Directions:
Repeat exactly the lines between and including those that contain "Keep writing the" and "noise_high = 0.7". Output no other line.

Available records:
━━━━━━

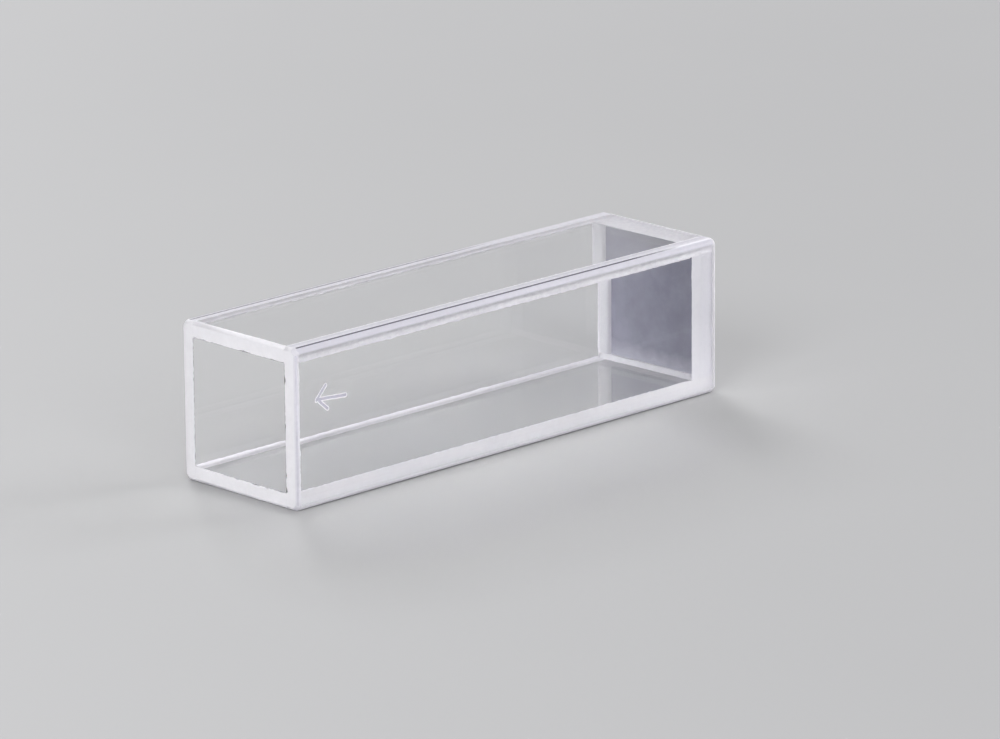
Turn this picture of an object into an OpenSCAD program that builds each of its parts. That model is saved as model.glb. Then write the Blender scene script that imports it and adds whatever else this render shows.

━━━━━━

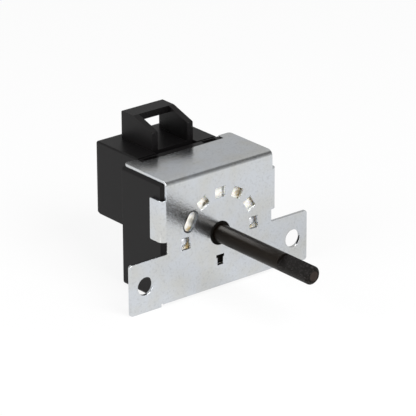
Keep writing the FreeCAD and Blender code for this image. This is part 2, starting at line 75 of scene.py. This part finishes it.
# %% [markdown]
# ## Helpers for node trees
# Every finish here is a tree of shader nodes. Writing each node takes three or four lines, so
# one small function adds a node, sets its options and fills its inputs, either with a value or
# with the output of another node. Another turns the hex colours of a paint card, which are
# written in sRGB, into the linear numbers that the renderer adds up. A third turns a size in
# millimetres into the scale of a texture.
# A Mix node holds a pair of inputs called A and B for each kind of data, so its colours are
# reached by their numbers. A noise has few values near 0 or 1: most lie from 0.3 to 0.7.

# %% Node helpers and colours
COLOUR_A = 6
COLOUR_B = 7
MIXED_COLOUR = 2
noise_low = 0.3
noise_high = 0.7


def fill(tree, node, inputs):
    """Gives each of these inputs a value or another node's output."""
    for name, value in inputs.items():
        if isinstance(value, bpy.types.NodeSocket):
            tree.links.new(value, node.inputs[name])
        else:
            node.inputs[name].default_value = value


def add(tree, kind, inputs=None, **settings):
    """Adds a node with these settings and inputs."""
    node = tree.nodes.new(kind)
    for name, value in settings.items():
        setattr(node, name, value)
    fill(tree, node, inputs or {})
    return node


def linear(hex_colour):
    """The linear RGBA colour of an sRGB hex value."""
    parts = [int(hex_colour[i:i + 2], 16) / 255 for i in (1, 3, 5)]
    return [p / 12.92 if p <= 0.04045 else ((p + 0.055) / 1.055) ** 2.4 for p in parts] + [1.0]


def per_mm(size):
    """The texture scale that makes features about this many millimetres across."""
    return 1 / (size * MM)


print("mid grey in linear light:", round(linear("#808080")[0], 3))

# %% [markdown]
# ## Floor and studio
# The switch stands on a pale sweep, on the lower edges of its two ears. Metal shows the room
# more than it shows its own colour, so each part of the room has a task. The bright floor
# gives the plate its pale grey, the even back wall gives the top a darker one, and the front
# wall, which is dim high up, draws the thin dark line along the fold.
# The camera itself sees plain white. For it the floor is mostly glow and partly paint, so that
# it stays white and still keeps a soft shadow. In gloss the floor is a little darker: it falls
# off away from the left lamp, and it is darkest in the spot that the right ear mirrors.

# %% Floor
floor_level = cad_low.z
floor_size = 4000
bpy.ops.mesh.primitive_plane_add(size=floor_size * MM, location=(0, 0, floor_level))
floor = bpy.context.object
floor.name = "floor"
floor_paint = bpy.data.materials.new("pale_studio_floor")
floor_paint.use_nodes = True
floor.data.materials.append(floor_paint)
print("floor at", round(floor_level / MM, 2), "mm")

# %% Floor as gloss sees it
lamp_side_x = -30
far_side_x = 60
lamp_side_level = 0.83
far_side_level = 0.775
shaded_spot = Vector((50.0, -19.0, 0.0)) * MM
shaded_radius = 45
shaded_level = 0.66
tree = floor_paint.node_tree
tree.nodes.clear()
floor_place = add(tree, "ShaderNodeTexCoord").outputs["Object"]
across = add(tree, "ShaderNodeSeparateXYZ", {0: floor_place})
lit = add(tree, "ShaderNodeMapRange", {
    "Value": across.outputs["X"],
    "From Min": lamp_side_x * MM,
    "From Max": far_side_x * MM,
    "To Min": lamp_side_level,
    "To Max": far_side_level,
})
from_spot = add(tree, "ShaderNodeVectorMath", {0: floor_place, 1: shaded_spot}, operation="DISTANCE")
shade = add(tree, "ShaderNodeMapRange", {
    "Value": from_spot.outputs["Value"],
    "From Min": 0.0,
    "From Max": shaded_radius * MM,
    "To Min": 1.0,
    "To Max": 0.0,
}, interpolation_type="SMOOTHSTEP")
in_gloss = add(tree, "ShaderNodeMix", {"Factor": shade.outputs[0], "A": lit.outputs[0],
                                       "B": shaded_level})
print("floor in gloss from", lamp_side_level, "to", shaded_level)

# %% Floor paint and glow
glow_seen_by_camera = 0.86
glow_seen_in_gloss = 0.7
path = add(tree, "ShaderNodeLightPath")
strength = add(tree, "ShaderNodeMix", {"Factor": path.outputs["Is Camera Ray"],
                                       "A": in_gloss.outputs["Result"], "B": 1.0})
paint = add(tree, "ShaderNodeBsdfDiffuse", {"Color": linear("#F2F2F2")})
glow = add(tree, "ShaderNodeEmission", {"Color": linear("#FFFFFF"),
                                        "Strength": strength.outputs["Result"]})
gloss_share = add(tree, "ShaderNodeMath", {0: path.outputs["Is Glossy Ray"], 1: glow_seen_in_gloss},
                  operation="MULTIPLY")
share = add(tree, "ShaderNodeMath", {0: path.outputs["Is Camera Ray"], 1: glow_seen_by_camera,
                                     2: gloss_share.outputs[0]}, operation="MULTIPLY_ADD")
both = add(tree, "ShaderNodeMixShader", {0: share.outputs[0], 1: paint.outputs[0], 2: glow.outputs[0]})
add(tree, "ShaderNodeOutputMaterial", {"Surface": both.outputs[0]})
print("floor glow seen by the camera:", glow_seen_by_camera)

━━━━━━

Solution for this problem:
Keep writing the FreeCAD and Blender code for this image. This is part 2, starting at line 75 of scene.py. This part finishes it.
# %% [markdown]
# ## Helpers for node trees
# Every finish here is a tree of shader nodes. Writing each node takes three or four lines, so
# one small function adds a node, sets its options and fills its inputs, either with a value or
# with the output of another node. Another turns the hex colours of a paint card, which are
# written in sRGB, into the linear numbers that the renderer adds up. A third turns a size in
# millimetres into the scale of a texture.
# A Mix node holds a pair of inputs called A and B for each kind of data, so its colours are
# reached by their numbers. A noise has few values near 0 or 1: most lie from 0.3 to 0.7.

# %% Node helpers and colours
COLOUR_A = 6
COLOUR_B = 7
MIXED_COLOUR = 2
noise_low = 0.3
noise_high = 0.7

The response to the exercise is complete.